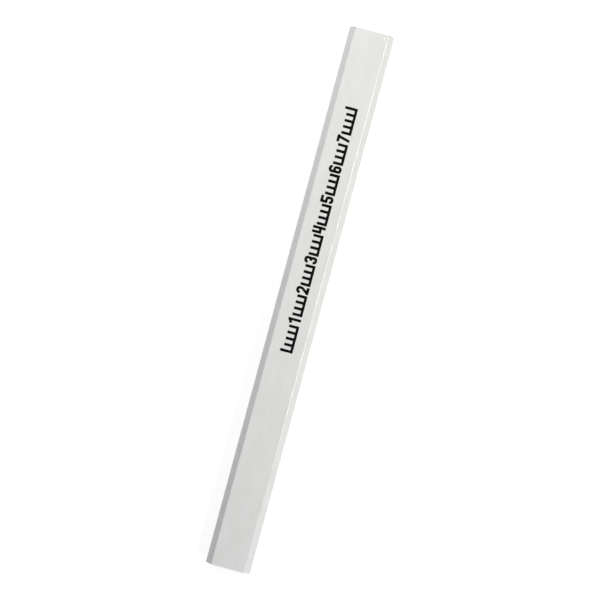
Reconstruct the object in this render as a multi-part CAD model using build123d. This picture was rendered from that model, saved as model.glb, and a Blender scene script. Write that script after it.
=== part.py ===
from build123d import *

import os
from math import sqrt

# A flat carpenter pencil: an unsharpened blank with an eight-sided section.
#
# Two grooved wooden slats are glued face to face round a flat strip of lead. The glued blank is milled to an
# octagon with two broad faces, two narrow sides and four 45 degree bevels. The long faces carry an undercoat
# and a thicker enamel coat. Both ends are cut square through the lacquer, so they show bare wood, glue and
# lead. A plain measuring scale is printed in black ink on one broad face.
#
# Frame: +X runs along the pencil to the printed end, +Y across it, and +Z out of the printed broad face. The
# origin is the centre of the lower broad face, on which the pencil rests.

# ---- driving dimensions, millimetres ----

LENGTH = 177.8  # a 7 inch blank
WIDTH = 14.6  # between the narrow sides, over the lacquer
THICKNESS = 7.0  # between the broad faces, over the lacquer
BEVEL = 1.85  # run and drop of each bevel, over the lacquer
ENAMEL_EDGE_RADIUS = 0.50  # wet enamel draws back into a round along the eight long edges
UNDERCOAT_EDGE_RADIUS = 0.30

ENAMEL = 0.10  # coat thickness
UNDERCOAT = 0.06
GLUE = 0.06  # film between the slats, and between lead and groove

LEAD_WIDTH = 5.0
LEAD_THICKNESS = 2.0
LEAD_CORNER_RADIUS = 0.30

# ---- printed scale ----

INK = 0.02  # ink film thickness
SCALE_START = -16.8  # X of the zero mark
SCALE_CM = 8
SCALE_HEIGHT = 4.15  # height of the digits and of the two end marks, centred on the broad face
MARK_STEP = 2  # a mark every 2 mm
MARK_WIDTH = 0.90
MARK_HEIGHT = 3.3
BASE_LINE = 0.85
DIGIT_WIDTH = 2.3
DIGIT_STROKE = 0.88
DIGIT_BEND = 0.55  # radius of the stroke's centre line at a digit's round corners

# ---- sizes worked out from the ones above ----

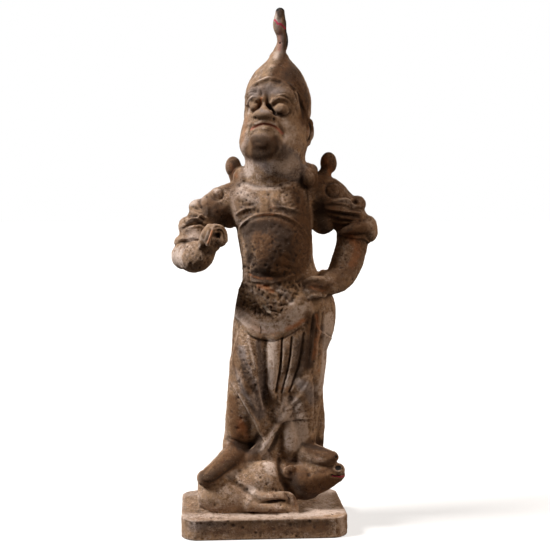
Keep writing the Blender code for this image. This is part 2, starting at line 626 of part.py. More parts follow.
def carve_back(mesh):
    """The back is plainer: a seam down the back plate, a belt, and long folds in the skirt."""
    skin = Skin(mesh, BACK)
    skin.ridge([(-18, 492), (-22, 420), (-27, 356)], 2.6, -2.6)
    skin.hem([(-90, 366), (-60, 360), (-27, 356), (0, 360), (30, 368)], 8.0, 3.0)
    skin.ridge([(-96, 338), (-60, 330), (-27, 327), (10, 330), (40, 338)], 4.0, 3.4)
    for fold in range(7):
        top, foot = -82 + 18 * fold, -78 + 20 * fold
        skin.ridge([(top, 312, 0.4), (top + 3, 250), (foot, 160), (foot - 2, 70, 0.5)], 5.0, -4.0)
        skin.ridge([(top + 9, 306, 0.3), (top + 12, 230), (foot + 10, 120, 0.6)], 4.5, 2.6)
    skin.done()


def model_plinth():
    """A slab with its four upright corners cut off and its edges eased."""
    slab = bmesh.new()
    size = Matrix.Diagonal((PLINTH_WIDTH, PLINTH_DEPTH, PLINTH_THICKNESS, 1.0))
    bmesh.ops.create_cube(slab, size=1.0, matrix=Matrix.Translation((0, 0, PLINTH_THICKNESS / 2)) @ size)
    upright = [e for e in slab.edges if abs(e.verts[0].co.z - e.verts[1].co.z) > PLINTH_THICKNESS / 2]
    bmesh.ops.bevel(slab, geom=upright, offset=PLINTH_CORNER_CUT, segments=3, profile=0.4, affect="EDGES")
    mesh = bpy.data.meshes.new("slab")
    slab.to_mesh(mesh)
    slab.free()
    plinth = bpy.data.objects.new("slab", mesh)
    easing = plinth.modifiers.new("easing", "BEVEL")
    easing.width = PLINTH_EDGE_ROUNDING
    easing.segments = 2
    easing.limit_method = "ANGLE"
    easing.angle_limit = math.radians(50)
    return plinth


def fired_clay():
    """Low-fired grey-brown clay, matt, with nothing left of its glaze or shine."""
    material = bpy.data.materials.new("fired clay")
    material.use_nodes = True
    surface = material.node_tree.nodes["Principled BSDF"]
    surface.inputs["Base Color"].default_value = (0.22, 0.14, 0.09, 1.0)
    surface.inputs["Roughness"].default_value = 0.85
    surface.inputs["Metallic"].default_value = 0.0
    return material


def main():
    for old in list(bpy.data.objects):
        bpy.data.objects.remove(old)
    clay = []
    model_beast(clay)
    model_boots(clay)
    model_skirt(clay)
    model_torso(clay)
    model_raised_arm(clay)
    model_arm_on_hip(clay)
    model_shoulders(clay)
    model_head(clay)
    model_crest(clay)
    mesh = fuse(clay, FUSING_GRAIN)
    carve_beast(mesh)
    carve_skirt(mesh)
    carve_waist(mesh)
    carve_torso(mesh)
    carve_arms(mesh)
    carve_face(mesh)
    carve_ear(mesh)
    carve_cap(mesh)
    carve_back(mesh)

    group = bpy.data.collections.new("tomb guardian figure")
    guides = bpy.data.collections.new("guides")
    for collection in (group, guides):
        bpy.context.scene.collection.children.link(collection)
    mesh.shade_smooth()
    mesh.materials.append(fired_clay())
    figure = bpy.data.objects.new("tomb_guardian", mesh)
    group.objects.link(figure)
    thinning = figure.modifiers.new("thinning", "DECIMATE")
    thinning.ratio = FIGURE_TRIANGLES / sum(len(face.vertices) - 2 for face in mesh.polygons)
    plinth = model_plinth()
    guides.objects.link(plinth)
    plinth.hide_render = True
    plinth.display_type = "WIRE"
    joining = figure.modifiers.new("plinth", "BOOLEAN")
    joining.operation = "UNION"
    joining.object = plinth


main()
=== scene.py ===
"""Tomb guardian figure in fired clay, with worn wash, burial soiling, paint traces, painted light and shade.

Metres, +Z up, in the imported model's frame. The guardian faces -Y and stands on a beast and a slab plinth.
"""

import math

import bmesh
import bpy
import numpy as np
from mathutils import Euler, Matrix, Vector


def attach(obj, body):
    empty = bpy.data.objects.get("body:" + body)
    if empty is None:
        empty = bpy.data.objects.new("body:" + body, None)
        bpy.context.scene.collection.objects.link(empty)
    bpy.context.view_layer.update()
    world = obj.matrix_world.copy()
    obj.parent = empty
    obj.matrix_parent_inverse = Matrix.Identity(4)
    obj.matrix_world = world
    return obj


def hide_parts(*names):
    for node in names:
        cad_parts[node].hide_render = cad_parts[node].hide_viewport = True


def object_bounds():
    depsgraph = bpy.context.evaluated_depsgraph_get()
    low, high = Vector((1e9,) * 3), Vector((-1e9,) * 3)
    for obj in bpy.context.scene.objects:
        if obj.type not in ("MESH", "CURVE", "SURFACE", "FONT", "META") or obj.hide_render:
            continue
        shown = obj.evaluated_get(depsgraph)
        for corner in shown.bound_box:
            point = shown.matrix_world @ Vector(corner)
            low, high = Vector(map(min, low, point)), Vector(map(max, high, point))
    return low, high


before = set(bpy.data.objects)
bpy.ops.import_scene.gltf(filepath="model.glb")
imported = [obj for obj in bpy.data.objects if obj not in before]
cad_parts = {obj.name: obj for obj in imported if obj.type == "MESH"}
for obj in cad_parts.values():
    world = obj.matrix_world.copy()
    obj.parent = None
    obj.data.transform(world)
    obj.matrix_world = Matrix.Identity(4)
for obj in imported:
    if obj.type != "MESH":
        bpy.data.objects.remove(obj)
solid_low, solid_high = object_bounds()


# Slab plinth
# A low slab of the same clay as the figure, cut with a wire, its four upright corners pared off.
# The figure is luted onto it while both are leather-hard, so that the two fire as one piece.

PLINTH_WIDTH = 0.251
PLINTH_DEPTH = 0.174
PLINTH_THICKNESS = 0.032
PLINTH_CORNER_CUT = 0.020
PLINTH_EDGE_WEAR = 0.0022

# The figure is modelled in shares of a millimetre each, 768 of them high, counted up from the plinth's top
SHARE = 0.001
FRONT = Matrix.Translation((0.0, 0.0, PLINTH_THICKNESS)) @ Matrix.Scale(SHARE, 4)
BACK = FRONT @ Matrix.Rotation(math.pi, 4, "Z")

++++

What the exercise asks:
Of the entries listed above, reproduce only the lines starting at the line containing "carve_waist(mesh)" and ending at the line containing "shown = obj.evaluated_get(depsgraph)". Include both, exactly as they stand.

Result of the task:
    carve_waist(mesh)
    carve_torso(mesh)
    carve_arms(mesh)
    carve_face(mesh)
    carve_ear(mesh)
    carve_cap(mesh)
    carve_back(mesh)

    group = bpy.data.collections.new("tomb guardian figure")
    guides = bpy.data.collections.new("guides")
    for collection in (group, guides):
        bpy.context.scene.collection.children.link(collection)
    mesh.shade_smooth()
    mesh.materials.append(fired_clay())
    figure = bpy.data.objects.new("tomb_guardian", mesh)
    group.objects.link(figure)
    thinning = figure.modifiers.new("thinning", "DECIMATE")
    thinning.ratio = FIGURE_TRIANGLES / sum(len(face.vertices) - 2 for face in mesh.polygons)
    plinth = model_plinth()
    guides.objects.link(plinth)
    plinth.hide_render = True
    plinth.display_type = "WIRE"
    joining = figure.modifiers.new("plinth", "BOOLEAN")
    joining.operation = "UNION"
    joining.object = plinth


main()
=== scene.py ===
"""Tomb guardian figure in fired clay, with worn wash, burial soiling, paint traces, painted light and shade.

Metres, +Z up, in the imported model's frame. The guardian faces -Y and stands on a beast and a slab plinth.
"""

import math

import bmesh
import bpy
import numpy as np
from mathutils import Euler, Matrix, Vector


def attach(obj, body):
    empty = bpy.data.objects.get("body:" + body)
    if empty is None:
        empty = bpy.data.objects.new("body:" + body, None)
        bpy.context.scene.collection.objects.link(empty)
    bpy.context.view_layer.update()
    world = obj.matrix_world.copy()
    obj.parent = empty
    obj.matrix_parent_inverse = Matrix.Identity(4)
    obj.matrix_world = world
    return obj


def hide_parts(*names):
    for node in names:
        cad_parts[node].hide_render = cad_parts[node].hide_viewport = True


def object_bounds():
    depsgraph = bpy.context.evaluated_depsgraph_get()
    low, high = Vector((1e9,) * 3), Vector((-1e9,) * 3)
    for obj in bpy.context.scene.objects:
        if obj.type not in ("MESH", "CURVE", "SURFACE", "FONT", "META") or obj.hide_render:
            continue
        shown = obj.evaluated_get(depsgraph)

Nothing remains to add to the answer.